● **Data segment**
* * * *

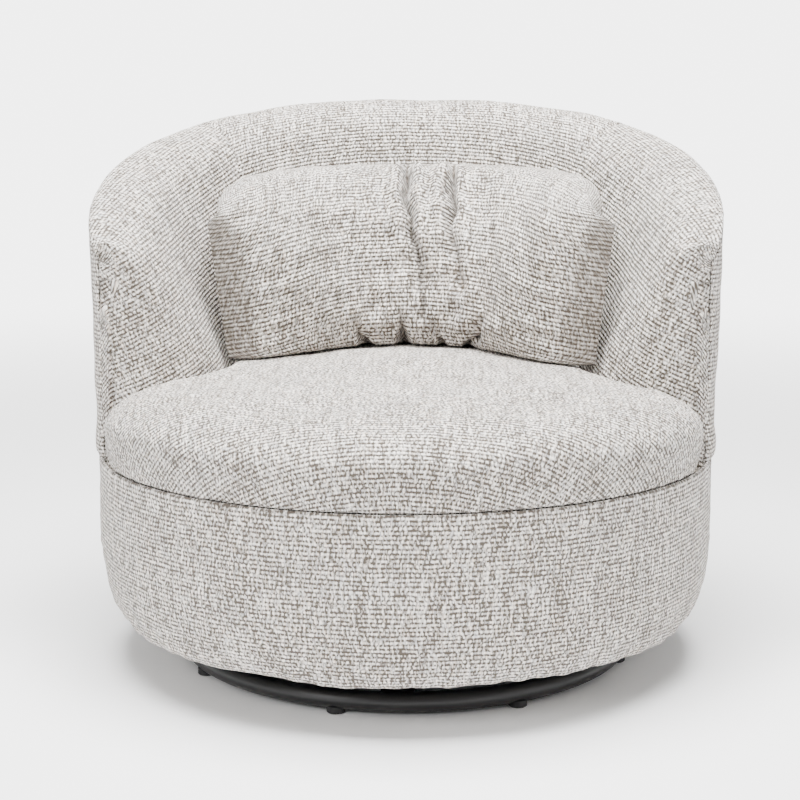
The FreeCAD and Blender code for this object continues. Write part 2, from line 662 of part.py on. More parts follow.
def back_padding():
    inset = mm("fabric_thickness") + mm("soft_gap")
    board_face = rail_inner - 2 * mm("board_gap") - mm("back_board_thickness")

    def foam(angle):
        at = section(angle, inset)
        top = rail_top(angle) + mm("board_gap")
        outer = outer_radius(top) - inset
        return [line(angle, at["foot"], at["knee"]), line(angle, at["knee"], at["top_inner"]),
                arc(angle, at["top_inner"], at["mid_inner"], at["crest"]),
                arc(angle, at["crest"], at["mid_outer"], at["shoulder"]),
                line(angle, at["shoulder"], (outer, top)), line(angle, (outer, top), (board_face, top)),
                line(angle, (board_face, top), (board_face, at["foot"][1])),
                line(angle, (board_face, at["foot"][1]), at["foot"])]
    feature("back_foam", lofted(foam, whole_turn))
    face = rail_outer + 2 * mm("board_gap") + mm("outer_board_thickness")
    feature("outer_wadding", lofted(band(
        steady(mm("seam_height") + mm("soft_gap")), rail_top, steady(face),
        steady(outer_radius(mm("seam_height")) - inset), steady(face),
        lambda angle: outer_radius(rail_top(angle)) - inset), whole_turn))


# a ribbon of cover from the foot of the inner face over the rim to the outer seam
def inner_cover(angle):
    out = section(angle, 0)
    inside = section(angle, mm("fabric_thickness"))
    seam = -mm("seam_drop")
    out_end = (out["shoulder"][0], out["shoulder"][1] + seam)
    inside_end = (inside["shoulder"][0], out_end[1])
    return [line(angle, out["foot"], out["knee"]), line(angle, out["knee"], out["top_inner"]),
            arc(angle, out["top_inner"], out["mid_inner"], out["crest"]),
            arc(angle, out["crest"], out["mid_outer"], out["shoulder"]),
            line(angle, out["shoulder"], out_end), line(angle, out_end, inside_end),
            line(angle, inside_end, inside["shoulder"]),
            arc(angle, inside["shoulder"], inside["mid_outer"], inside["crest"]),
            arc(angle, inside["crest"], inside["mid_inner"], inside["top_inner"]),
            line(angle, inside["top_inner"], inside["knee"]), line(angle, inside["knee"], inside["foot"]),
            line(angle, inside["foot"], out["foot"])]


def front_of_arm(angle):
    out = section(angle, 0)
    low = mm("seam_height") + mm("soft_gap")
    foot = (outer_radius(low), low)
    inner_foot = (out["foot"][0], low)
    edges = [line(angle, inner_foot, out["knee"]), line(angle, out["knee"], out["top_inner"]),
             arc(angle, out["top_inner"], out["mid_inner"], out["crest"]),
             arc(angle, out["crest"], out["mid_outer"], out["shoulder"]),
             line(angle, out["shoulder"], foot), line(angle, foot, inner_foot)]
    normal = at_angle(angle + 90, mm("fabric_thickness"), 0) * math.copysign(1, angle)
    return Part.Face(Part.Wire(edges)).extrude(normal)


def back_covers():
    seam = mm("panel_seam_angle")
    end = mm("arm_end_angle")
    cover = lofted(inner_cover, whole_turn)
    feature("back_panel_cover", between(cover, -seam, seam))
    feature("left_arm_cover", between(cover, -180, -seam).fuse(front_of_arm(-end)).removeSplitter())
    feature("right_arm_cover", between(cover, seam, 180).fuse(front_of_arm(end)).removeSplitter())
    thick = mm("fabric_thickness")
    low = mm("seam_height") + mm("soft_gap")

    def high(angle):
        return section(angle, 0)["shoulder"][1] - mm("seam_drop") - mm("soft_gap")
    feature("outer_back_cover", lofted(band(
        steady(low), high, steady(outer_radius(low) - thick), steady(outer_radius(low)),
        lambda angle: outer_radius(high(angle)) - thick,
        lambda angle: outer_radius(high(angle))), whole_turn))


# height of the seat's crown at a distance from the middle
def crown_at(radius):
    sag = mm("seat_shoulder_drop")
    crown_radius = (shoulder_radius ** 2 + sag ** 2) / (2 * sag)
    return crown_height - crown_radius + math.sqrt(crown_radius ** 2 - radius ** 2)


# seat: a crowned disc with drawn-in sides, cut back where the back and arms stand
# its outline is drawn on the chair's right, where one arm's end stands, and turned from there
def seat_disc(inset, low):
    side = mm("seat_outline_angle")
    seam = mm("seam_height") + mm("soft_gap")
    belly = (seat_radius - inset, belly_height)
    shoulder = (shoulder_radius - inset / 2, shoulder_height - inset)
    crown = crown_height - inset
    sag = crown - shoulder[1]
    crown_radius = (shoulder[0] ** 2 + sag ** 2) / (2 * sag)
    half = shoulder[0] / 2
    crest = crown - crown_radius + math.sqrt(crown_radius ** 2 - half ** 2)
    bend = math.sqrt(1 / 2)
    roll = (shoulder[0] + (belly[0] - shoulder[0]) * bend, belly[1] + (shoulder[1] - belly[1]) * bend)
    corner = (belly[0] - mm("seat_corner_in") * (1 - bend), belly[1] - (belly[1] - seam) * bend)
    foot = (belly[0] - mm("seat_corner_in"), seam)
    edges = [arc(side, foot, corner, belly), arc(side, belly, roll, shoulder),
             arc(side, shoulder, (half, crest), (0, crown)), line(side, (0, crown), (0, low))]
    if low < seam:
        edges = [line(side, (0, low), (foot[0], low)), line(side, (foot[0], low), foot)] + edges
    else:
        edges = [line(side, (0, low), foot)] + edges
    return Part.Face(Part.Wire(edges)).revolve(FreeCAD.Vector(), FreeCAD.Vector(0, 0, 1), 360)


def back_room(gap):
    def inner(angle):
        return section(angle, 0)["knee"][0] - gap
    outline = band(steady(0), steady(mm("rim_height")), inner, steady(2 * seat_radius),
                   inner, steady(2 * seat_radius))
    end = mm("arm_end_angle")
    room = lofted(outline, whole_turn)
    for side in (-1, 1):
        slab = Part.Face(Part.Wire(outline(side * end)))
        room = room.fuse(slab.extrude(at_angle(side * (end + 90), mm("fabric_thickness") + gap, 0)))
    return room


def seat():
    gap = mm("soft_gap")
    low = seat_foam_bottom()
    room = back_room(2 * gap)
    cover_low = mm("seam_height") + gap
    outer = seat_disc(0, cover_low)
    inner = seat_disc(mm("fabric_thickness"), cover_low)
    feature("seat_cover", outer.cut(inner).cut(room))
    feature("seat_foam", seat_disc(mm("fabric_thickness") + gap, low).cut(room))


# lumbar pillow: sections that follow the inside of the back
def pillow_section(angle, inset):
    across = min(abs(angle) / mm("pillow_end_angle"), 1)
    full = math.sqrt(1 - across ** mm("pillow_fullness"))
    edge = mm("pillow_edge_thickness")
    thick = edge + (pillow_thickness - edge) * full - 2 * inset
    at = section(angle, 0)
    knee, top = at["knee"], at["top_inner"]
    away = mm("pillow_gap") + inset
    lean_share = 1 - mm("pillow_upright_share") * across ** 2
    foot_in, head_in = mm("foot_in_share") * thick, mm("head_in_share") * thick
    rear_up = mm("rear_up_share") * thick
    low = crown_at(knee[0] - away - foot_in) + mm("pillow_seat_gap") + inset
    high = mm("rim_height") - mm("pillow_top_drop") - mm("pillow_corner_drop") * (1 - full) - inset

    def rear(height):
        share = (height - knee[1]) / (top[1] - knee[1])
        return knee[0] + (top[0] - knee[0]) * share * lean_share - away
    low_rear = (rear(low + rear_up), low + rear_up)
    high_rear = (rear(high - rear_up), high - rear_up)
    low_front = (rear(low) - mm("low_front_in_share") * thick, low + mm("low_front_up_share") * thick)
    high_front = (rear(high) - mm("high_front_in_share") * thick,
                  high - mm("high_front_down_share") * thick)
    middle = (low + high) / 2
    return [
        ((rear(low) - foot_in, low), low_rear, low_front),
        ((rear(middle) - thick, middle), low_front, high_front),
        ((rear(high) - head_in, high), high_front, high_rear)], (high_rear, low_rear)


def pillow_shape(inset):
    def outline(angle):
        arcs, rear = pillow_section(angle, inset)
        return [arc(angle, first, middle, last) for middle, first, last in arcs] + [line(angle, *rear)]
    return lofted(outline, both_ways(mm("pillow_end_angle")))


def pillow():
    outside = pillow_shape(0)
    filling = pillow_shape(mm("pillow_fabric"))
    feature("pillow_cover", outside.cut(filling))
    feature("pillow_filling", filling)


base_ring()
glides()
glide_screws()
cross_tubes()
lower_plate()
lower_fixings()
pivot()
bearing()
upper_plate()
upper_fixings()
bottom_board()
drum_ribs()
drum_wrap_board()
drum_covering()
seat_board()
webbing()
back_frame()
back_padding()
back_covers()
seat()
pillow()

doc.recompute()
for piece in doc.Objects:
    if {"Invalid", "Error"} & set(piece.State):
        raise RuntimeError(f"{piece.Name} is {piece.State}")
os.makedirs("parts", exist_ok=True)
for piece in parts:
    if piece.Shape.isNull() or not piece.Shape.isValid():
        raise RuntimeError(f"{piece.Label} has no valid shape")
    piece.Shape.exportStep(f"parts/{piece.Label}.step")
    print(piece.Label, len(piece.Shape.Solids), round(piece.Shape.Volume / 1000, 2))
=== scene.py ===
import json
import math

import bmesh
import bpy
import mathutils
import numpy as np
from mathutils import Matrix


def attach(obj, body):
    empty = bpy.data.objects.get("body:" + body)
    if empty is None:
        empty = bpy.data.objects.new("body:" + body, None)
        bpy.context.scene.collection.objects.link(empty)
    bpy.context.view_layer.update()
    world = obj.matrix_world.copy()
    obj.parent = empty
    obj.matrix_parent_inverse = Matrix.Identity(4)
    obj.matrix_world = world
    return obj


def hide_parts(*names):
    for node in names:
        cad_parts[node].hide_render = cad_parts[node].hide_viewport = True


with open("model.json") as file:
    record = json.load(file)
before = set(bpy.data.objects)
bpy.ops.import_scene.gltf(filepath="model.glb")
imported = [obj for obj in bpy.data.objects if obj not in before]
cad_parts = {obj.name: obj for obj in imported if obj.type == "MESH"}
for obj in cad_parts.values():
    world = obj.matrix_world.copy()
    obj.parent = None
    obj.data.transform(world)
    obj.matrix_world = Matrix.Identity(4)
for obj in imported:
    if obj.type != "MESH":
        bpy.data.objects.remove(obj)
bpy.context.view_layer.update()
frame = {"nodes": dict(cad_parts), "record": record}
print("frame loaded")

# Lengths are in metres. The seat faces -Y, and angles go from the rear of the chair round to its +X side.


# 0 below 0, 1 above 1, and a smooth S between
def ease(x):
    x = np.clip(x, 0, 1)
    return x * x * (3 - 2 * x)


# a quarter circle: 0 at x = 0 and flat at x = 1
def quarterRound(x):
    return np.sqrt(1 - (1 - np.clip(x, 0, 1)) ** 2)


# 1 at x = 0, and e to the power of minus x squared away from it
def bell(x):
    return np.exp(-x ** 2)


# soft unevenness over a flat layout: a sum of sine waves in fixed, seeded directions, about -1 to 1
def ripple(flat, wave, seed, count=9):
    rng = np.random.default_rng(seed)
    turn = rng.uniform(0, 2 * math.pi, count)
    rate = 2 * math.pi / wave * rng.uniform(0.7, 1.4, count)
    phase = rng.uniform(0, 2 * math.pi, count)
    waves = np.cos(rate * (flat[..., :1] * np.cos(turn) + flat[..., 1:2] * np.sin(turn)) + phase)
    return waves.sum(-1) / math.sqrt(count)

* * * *

● **Stated goal**
Using the data above, transcribe the lines that run from the line with "doc.recompute()" to the line with "if empty is", both ends kept, and output nothing else.

● **Answer in full**
doc.recompute()
for piece in doc.Objects:
    if {"Invalid", "Error"} & set(piece.State):
        raise RuntimeError(f"{piece.Name} is {piece.State}")
os.makedirs("parts", exist_ok=True)
for piece in parts:
    if piece.Shape.isNull() or not piece.Shape.isValid():
        raise RuntimeError(f"{piece.Label} has no valid shape")
    piece.Shape.exportStep(f"parts/{piece.Label}.step")
    print(piece.Label, len(piece.Shape.Solids), round(piece.Shape.Volume / 1000, 2))
=== scene.py ===
import json
import math

import bmesh
import bpy
import mathutils
import numpy as np
from mathutils import Matrix


def attach(obj, body):
    empty = bpy.data.objects.get("body:" + body)
    if empty is None:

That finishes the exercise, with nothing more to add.